Dr. Peter Brill: Okay, so we got the positive for one of them, and our listeners out there are going to have to wait all the way through our commercials, although they’re very interesting,  to hear the positives of the other two. So we’ll be right back in just a minute. You’re listening to Third Age. I’m Dr. Peter Brill.

David Debin: Wake up. We’re back. Here we are. It’s the Third Age with Dr. Peter Brill, the doctor and the man from Hollywood, me, David Debin and Marisa Scobasi and Lisa are here, and we’re talking to Susan Schachterle who wrote a fabulous book called The Bitch, The Crone and The Harlot, and just before we go on where do we get this book, how do we get this book? Susan are you there?

Susan Schachterle: Yes, I’m here. It’s in, it’s in all the bookstores.

David Debin: Uh huh.

Susan Schachterle: And…

David Debin: And online?

Susan Schachterle: It’s also available through Amazon.

David Debin: Great. I hope you’re selling a lot of copies of it.

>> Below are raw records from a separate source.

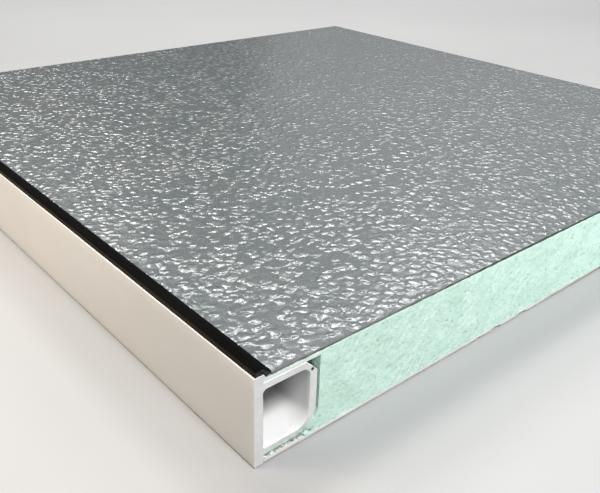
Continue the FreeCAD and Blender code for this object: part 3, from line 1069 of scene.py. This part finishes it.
SHEET_MIDDLE, NEAR_CORNER = (0.0, 0.0, 0.04), (-0.1, -0.2, 0.02)
CUT_END, FLANGE_SIDE = (0.1, -0.2, 0.02), (-0.22, 0.1, 0.02)
COOL, WARM = (0.92, 0.97, 1.0), (1.0, 0.86, 0.70)
softbox("lamp_behind", (0.72, 0.75, 1.60), SHEET_MIDDLE, (0.60, 0.34), 14.5)
softbox("lamp_behind_right", (1.00, 0.40, 1.10), SHEET_MIDDLE, (0.50, 0.36), 5.4)
softbox("lamp_behind_left", (0.08, 1.08, 1.10), SHEET_MIDDLE, (0.50, 0.36), 9.5)
softbox("lamp_far", (1.56, 0.90, 0.66), SHEET_MIDDLE, (1.60, 0.80), 1.9)
softbox("lamp_front", (-0.30, -0.95, 1.20), NEAR_CORNER, (0.36, 0.36), 20.5)
softbox("lamp_right", (0.20, -0.62, 0.17), CUT_END, (0.40, 0.24), 1.5, COOL)
softbox("lamp_left", (-0.55, 0.05, 0.30), FLANGE_SIDE, (0.30, 0.30), 1.9, WARM)

# %% World
WORLD_LIGHT = (0.09, 0.09, 0.09)
world = bpy.data.worlds.new("studio")
world.use_nodes = True
around = world.node_tree
camera_ray = add(around, "ShaderNodeLightPath").outputs["Is Camera Ray"]
background = around.nodes["Background"].inputs
around.links.new(mixed(around, camera_ray, WORLD_LIGHT, BACKDROP), background["Color"])
background["Strength"].default_value = 1.0
bpy.context.scene.world = world
bpy.context.scene.view_settings.view_transform = "Standard"
print("floor,", len(bpy.data.lights), "lamps and world made")

# %% Camera
HEADING, PITCH, ROLL = math.radians(41.39), math.radians(27.48), math.radians(1.83)
FROM_CORNER, CAMERA_HEIGHT = (-0.1165, -0.1532), 0.1904
camera_data = bpy.data.cameras.new("camera")
camera_data.sensor_width = 36.0
camera_data.lens = 43.11
camera_data.clip_start = 0.01
camera = bpy.data.objects.new("camera", camera_data)
bpy.context.scene.collection.objects.link(camera)
stand = Vector((cad_low.x + FROM_CORNER[0], cad_low.y + FROM_CORNER[1], CAMERA_HEIGHT))
turn = Matrix.Rotation(-HEADING, 4, "Z") @ Matrix.Rotation(math.pi / 2 - PITCH, 4, "X")
camera.matrix_world = Matrix.Translation(stand) @ turn @ Matrix.Rotation(ROLL, 4, "Z")
bpy.context.scene.camera = camera
print("camera at", [round(v, 3) for v in stand])
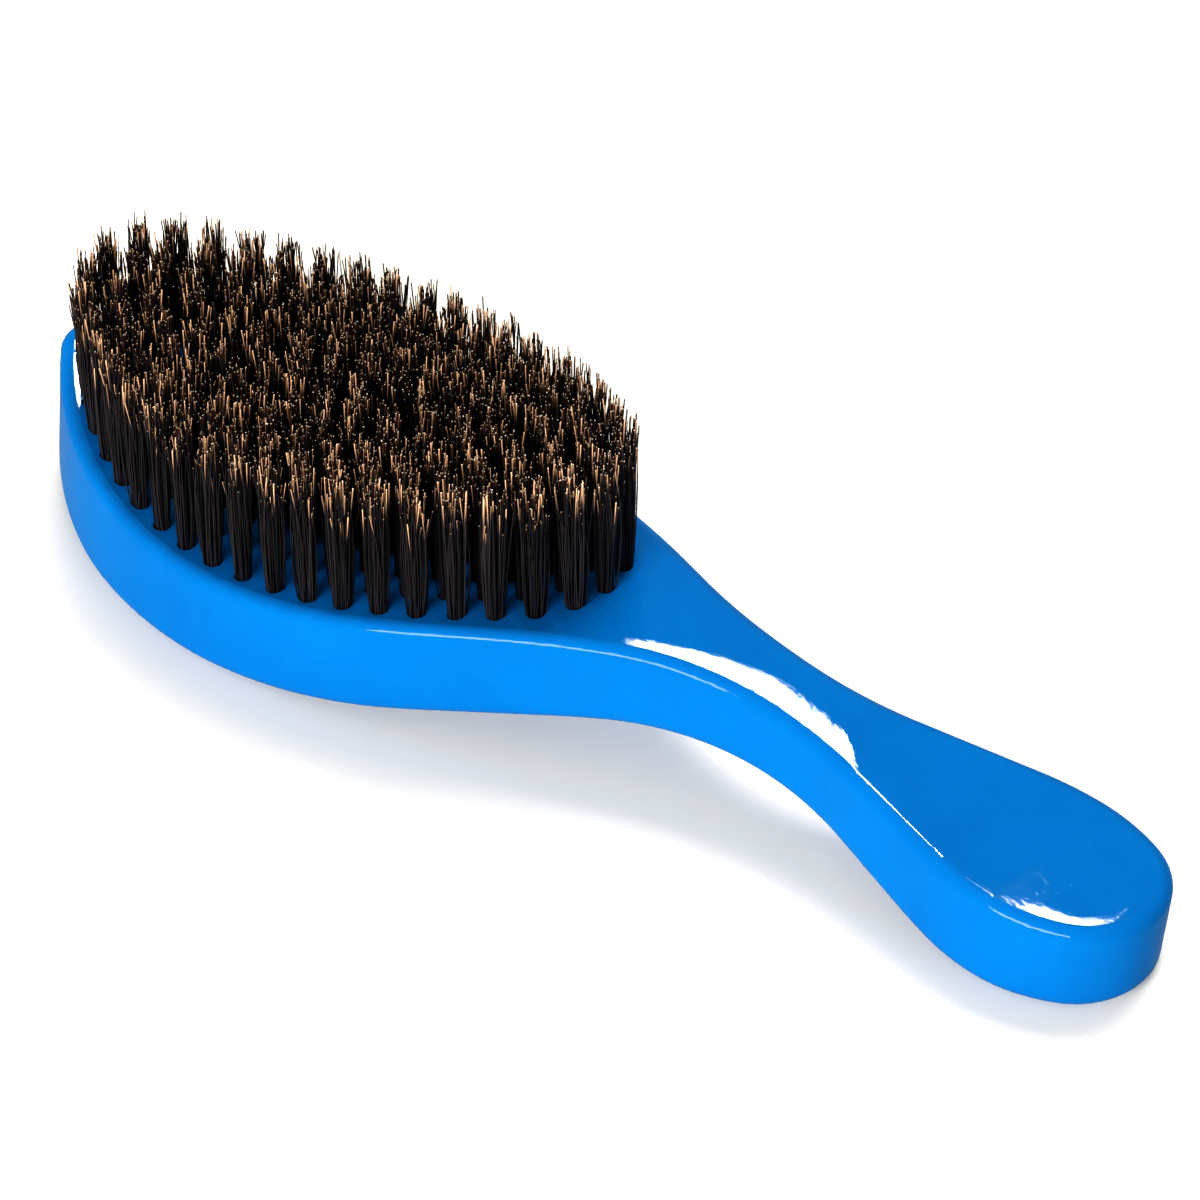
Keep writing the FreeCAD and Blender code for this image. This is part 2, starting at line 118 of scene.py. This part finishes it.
RIM_STATIONS = 64            # stations at which the body's width is read
RIM_WIDTH = 0.0065           # the gloss coat rolls over this far in from the face's edge
END_WIDTH = 0.0042           # and this far in at the end of the handle
RIM_FALL = 15.0              # how fast it falls away there, per metre
RIM_FLOOR = 0.0012           # nearer to the edge than this, the wood's own rounding takes over
WIDTH_SCALE = 0.03           # the half width that stands at the top of the width curve
END_RADIUS = 0.0124          # the handle's end is this round in plan
GRIP_START = (0.735, 0.800)  # the rolled band closes between these shares of the length
GRIP_STOP = (0.870, 0.940)   # and opens again between these


def half_widths():
    """Half the body's width at even stations from the tip of the head to the handle's end."""
    points = [(vertex.co.x, abs(vertex.co.y)) for vertex in body.data.vertices]
    spans = [tuple(edge.vertices) for edge in body.data.edges]
    length = body_high.x - body_low.x
    widths = []
    for number in range(RIM_STATIONS + 1):
        station = body_low.x + length * number / RIM_STATIONS
        widest = 0.0
        for first, second in spans:
            (start, near), (end, far) = points[first], points[second]
            if start != end and (start - station) * (end - station) <= 0:
                share = (station - start) / (end - start)
                widest = max(widest, near + share * (far - near))
        widths.append(widest)
    return widths


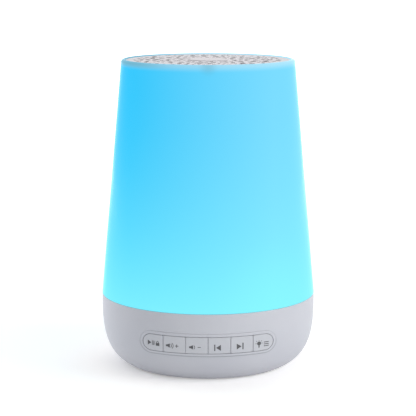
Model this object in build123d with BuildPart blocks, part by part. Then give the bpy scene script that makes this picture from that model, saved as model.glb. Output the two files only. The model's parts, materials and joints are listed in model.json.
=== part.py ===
from build123d import *
import os
from math import asin, cos, hypot, pi, radians, sin, sqrt, tan
from random import Random

# White noise sound machine with a night light, in millimetres.
# A rounded grey base carries six keys on its front and a charging socket at its back.
# On it stands a milky tapered shade, lit from below by a ring of lamps, and a perforated
# grille closes the shade's top over an upward-facing speaker. +Z is up, the keys face -Y,
# and the origin is on the floor, under the middle of the base.

os.makedirs("parts", exist_ok=True)

# --- Overall form -----------------------------------------------------------------
base_r = 52.5  # widest radius, at the seam between base and shade
total_h = 150.0  # floor to the shade's rim
seam_z = 34.9  # height of the seam
top_r = 42.2  # shade's outer radius at its rim
foot_proud = 0.8  # how far the rubber feet hold the base off the floor
sole_in = 12.2  # the flat underside's edge inside the widest radius
sole_r = base_r - sole_in
sole_slope = 24.0  # angle of the side over the floor there, in degrees
upper_handle = 12.5  # how far the side stays near upright below the seam
lower_handle = 14.0  # how far it stays near flat out from the underside
side_curve_r = 24.0  # mean radius of the rounded side, which eases its inner copies
seam_edge = 0.3  # rounding of the base's upper outer edge
fit = 0.15  # clearance round pieces that drop into one another
thread_fit = 0.05  # clearance between a screw and its pilot hole
screw_pass = 0.25  # clearance round a screw that passes through a piece
bend_share = 0.45  # most of a wire's straight run that one bend may use up

# --- Screws -----------------------------------------------------------------------
screw_r = 1.25  # self-tapping screws that hold the big pieces
screw_l = 7.5
screw_head_r = 2.7
screw_head_h = 1.6
small_screw_r = 1.0  # those that hold boards, strap and column
small_screw_l = 5.0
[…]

Susan Schachterle: Thank you. We’re excited about it.

David Debin: Good. Peter you have…

Dr. Peter Brill: Well we just wanted to finish up the other two terms…

David Debin: Right…

Dr. Peter Brill: What’s positive and negative…

David Debin: We got bitch down now.

Susan Schachterle: Sure, let me…

Dr. Peter Brill: David’s having trouble getting off that term. But we’re going to move on now David to crone.

Susan Schachterle: Well the gifts of the crone are wisdom and insight. This is the woman who at midlife has reached a depth of wisdom that is literally not available in the first half of life. And the gifts of the harlot are passion and awareness. And this isn’t just sexual passion, although I’m certainly in favor of that, this is passion in general, passion about being alive and a depth of awareness that makes the harlot more informed, better informed than the people around her.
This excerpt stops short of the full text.